L’occasione me l’ha fornita il ricordo dell’anniversario della morte di Ernesto Redaelli che fu uomo, industriale e varesino eccezionale, sempre pronto al miglior servizio alla comunità. Ricoprì diversi incarichi pubblici, fu sempre coerente nel ricordare la sua appartenenza al mondo del lavoro, e al pari all’avvocato Valcavi – nella società varesina memorabile come manager dell’ospedale – quando arrivava Natale faceva riscuotere dalla segretaria i compensi annuali che spettavano a chi aveva incarichi pubblici e poi li dirottava a chi aveva pochi mezzi di sostentamento.

Figlio e nipote hanno gestito molto bene la Lativa continuando la bella tradizione di avanguardia in un mondo, quello della tipografia, in continua evoluzione.

Noi giornalisti, tutti, abbiamo avuto un eccellente rapporto con questi varesini, parte attiva nello sviluppo e nel cammino della nostra città. Abbiamo sempre visto nella loro azione anche l’attenzione, l’amore per la collettività. Segnali ed esempi oggi determinanti ai fini di una ripresa che deve essere sostenuta da tutti se vogliamo ridare sicurezza al cammino di Varese.

Noi cittadini anziani oggi abbiamo diritto al positivo ricordo del nostro passato, ma non abbiamo il diritto alla lamentela per il tracollo della qualità e dello spessore politici.

Siamo gambe all’aria perché non abbiamo vigilato, perché abbiamo creduto ciecamente che l’avanspettacolo avesse poteri taumaturgici. Non solo non li ha, ma si è dimostrato fondamentale nel farci piangere, altro che ridere.

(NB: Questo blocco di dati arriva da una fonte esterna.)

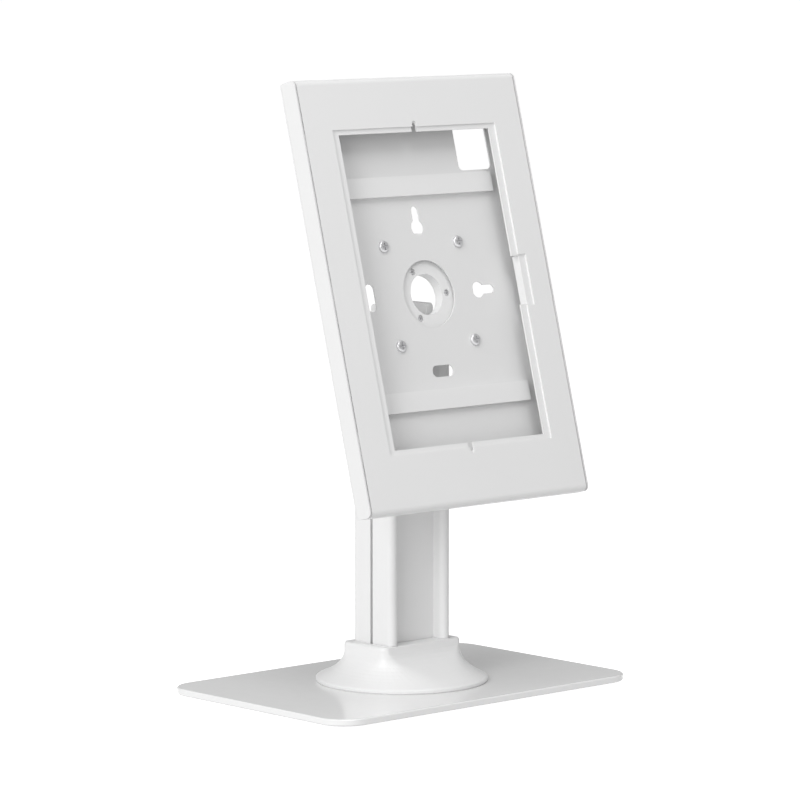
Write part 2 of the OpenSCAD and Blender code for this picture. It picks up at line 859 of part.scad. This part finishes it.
module back_openings() {
  circle(r = hub_hole_r, $fn = fine);
  at_mounting_screws() circle(r = screw_r + 0.25);
  keyhole();
  rotate(-90) keyhole();
  translate([-long_slot_at, 0]) obround(long_slot_w, long_slot_l);
  translate([0, -long_slot_at]) obround(long_slot_l, long_slot_w);
  translate([camera_x, camera_y]) rounded_square(camera_w, camera_h, 4);
  translate([lock_x, lock_y]) circle(r = lock_r + 0.05);
}

// Tabs of the tray's walls that the closed cover rests on
module rest_tabs() {
  for (y = rest_rows, s = [0, 1]) {
    mirror([s, 0, 0]) translate([lip_edge, y - rest_l / 2, lip_top - sheet]) {
      cube([wall_in - lip_edge + 0.01, rest_l, sheet]);
    }
  }
}

module rear_tray() {
  color(white) on_panel() {
    difference() {
      intersection() {
        along(case_bottom, case_top) trough(case_w / 2, 0, side_bend);
        across(case_w) case_outline();
      }
      intersection() {
        along(case_bottom, case_top) trough(wall_in, sheet, side_bend - sheet);
        across(case_w) {
          translate([tray_bottom + sheet, sheet]) square([tray_top - tray_bottom - 2 * sheet, case_d]);
        }
      }
      for (y = [case_bottom - over, tray_top]) {
        translate([-wall_in, y, -over]) cube([2 * wall_in, tray_bottom - case_bottom + over, case_d + 2 * over]);
      }
      translate([-wall_in, case_bottom, lip_top]) cube([2 * wall_in, case_h, case_d]);
      for (y = [case_bottom, tray_top - sheet - over]) {
        translate([-wall_in, y, case_d - front_bend]) {
          cube([2 * wall_in, tray_bottom - case_bottom + sheet + over, case_d]);
        }
      }
      translate([0, 0, -over]) linear_extrude(sheet + 2 * over) back_openings();
    }
    rest_tabs();
  }
}

module bar_section() {
  translate([-bar_w / 2, bar_h - bar_t]) square([bar_w, bar_t]);
  for (s = [-1, 1]) {
    translate([s * (bar_w - bar_t) / 2 - bar_t / 2, 0]) square([bar_t, bar_h]);
  }
}

module support_bar(y) {
  translate([0, y, sheet]) across(bar_half) bar_section();
}

module upper_support_bar() {
  color(pale) on_panel() support_bar(bar_up + bar_at);
}

module lower_support_bar() {
  color(pale) on_panel() support_bar(bar_up - bar_at);
}

// Front sheet whose top and bottom are bent back into flanges
module cover_section() {
  difference() {
    case_outline();
    translate([case_bottom + sheet, -over]) square([case_h - 2 * sheet, cover_back - front_bend + sheet + over]);
    translate([case_bottom + front_bend, -over]) square([case_h - 2 * front_bend, cover_back + over]);
    for (y = [case_bottom + front_bend, case_top - front_bend]) {
      translate([y, case_d - front_bend]) circle(r = front_bend - sheet);
    }
    translate([case_bottom - over, -over]) square([case_h + 2 * over, over + rear_bend]);
  }
}

module cover_openings() {
  translate([0, window_up]) square([window_w, window_h], center = true);
  translate([notch_x, window_top]) obround(notch_w, 2 * notch_d);
  translate([notch_x, window_bottom]) obround(notch_w, 2 * notch_d);
  translate([window_w / 2, tab_up]) square([2 * side_notch_d, side_notch_h], center = true);
}

module at_studs() {
  for (s = [-1, 1], y = stud_rows) {
    translate([s * stud_x, y, 0]) children();
  }
}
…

Ma il morbo dell’antipolitica ha scassato anche un partito che qui da noi era esempio di preparazione e conoscenza dei problemi.

Con che faccia il Pd si presenterà alle elezioni nazionali dopo aver viaggiato a braccetto con i grillini per mesi e mesi nel mondo del nulla. Togliatti si rivolterà nella tomba. Anzi – come sottolineò un tempo Gaspare Morgione, principe varesino degli umoristi – ha già trovato il petrolio.

Abbiamo buttato via decenni di cultura di governo, abbiamo delegato ai cittadini attivi in politica di scegliersi i loro successori. Così anche a Varese abbiamo visto cose inimmaginabili: gambizzata Luisa Oprandi, la più votata, persona degnissima, scaraventata fuori dalla giunta comunale.

Per quanto riguarda il governo cittadino oggi la situazione è diversa. È in vantaggio nettamente Galimberti rispetto a Fontana che di soldi per la città ne ha visti ben pochi.

Una storia che noi cittadini ben conosciamo e sopportiamo. E che andava chiusa.